Scale DynamoDB on-demand - DynamoDB has two ways it can scale: on-demand and provisioned. The default scaling mechanism is provisioned, meaning you control the read and write capacity units DynamoDB is allowed to consume. This is a great way to keep costs from running away in a high-volume application. However, it also means it can cause throttling if not tuned correctly. If you don't know what capacity you need or your application has significant peaks and valleys, it might be time to consider on-demand scaling. It will scale up and down as high or low as your application needs automatically. This saves you money during low traffic times while still allowing your application to hit peak bursts.
Add Dead Letter Queues everywhere - This is less of an optimization and more of a "you'll thank me later." Given the intense event-driven architectures of serverless applications, it's easy for data to get lost in the ether. Luckily, AWS provides the option to send data to a DLQ on almost everything. From failed event delivery with EventBridge to a Lambda destination when something fails in an async process, you can capture a failed event so you can handle it downstream.
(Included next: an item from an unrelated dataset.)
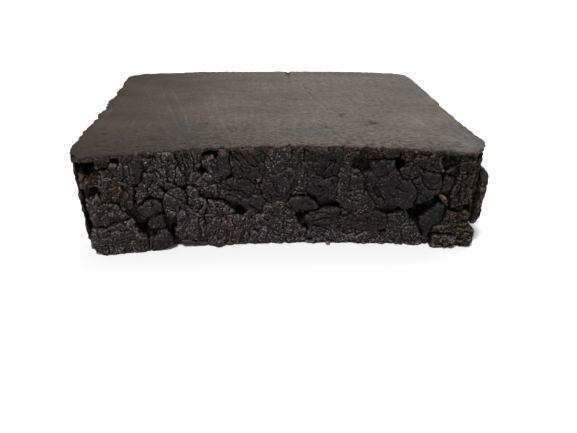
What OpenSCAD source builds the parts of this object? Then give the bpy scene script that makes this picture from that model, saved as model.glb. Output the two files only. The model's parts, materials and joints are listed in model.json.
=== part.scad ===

Even if you don't automate handling DLQ errors at first, it's worthwhile to capture the failures to see where your problem areas are.
When I first got into serverless, I thought optimizations were strictly modifications made to affect the dollars and cents. But it's so much more than that. It's performance, how smoothly you handle scaling, and how easy you make your application to maintain.
If you follow my writing, I talk a lot about total cost of ownership (TCO). Cost is more than your bill. It's everything I stated above. How quickly can you troubleshoot and fix a production issue? How observable is your solution? How easy is it to hire and ramp up new engineers?
By incorporating the optimizations listed above, we're setting ourselves up for lower TCO. All of the enhancements listed above might not apply to your app and you might have others that I have missed. Software is both a blessing and a curse in that "it depends" seems to be applicable to almost every situation.
Anyway, give these a shot. I hope they help you as much as they have helped me.